## Directions for this task:
Return exactly the lines that run from the beginning through the line containing "RUNNING_GAP = 0.05", both included, and no others.

## Dataset extract:
========================

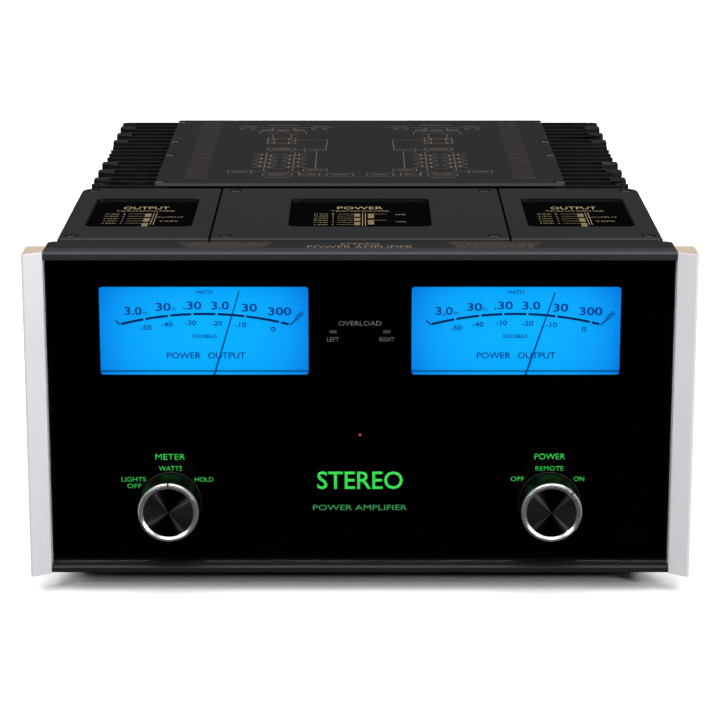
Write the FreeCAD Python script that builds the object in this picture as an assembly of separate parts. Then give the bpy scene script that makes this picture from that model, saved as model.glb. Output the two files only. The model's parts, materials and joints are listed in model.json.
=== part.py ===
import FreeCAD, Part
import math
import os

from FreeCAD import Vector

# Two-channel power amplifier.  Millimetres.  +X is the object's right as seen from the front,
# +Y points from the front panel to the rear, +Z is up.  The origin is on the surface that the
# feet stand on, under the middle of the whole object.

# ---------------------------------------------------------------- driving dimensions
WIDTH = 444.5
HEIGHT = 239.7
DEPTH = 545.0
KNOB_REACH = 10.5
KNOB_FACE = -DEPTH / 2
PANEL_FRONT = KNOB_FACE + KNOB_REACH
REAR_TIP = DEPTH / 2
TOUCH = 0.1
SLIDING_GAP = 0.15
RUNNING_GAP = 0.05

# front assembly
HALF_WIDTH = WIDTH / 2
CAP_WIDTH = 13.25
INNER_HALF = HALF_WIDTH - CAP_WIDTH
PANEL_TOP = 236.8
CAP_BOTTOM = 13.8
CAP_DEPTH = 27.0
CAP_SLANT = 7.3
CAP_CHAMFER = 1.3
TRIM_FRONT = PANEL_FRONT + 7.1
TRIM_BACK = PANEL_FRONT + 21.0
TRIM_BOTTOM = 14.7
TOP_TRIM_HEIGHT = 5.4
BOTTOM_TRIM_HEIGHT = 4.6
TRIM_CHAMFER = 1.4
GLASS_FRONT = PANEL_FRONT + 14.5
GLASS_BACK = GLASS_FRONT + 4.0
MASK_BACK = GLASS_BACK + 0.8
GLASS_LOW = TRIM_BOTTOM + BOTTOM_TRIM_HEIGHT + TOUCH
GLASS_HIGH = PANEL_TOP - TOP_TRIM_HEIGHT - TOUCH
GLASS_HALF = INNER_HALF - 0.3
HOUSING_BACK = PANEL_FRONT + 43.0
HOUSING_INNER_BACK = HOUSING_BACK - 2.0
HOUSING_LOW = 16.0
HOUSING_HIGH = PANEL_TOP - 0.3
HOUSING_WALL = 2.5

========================

## Solution for this exercise:
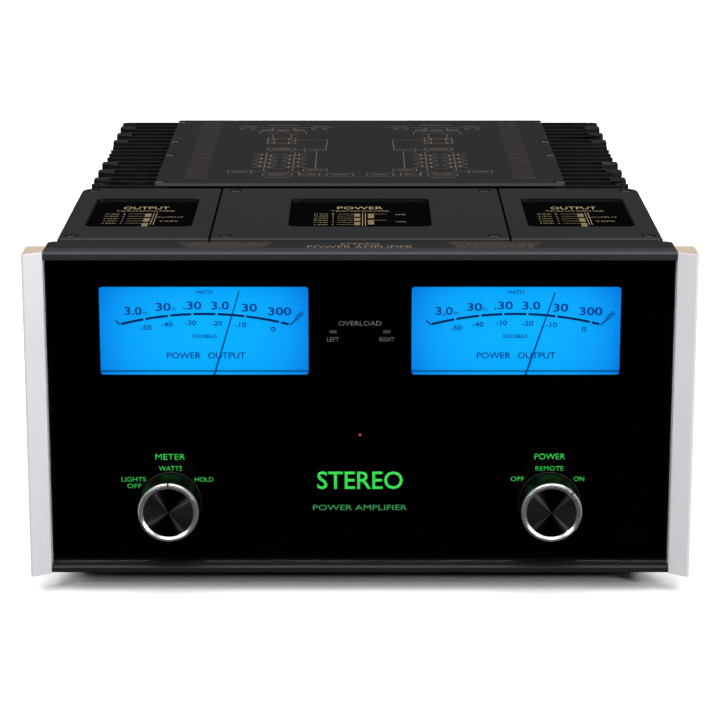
Write the FreeCAD Python script that builds the object in this picture as an assembly of separate parts. Then give the bpy scene script that makes this picture from that model, saved as model.glb. Output the two files only. The model's parts, materials and joints are listed in model.json.
=== part.py ===
import FreeCAD, Part
import math
import os

from FreeCAD import Vector

# Two-channel power amplifier.  Millimetres.  +X is the object's right as seen from the front,
# +Y points from the front panel to the rear, +Z is up.  The origin is on the surface that the
# feet stand on, under the middle of the whole object.

# ---------------------------------------------------------------- driving dimensions
WIDTH = 444.5
HEIGHT = 239.7
DEPTH = 545.0
KNOB_REACH = 10.5
KNOB_FACE = -DEPTH / 2
PANEL_FRONT = KNOB_FACE + KNOB_REACH
REAR_TIP = DEPTH / 2
TOUCH = 0.1
SLIDING_GAP = 0.15
RUNNING_GAP = 0.05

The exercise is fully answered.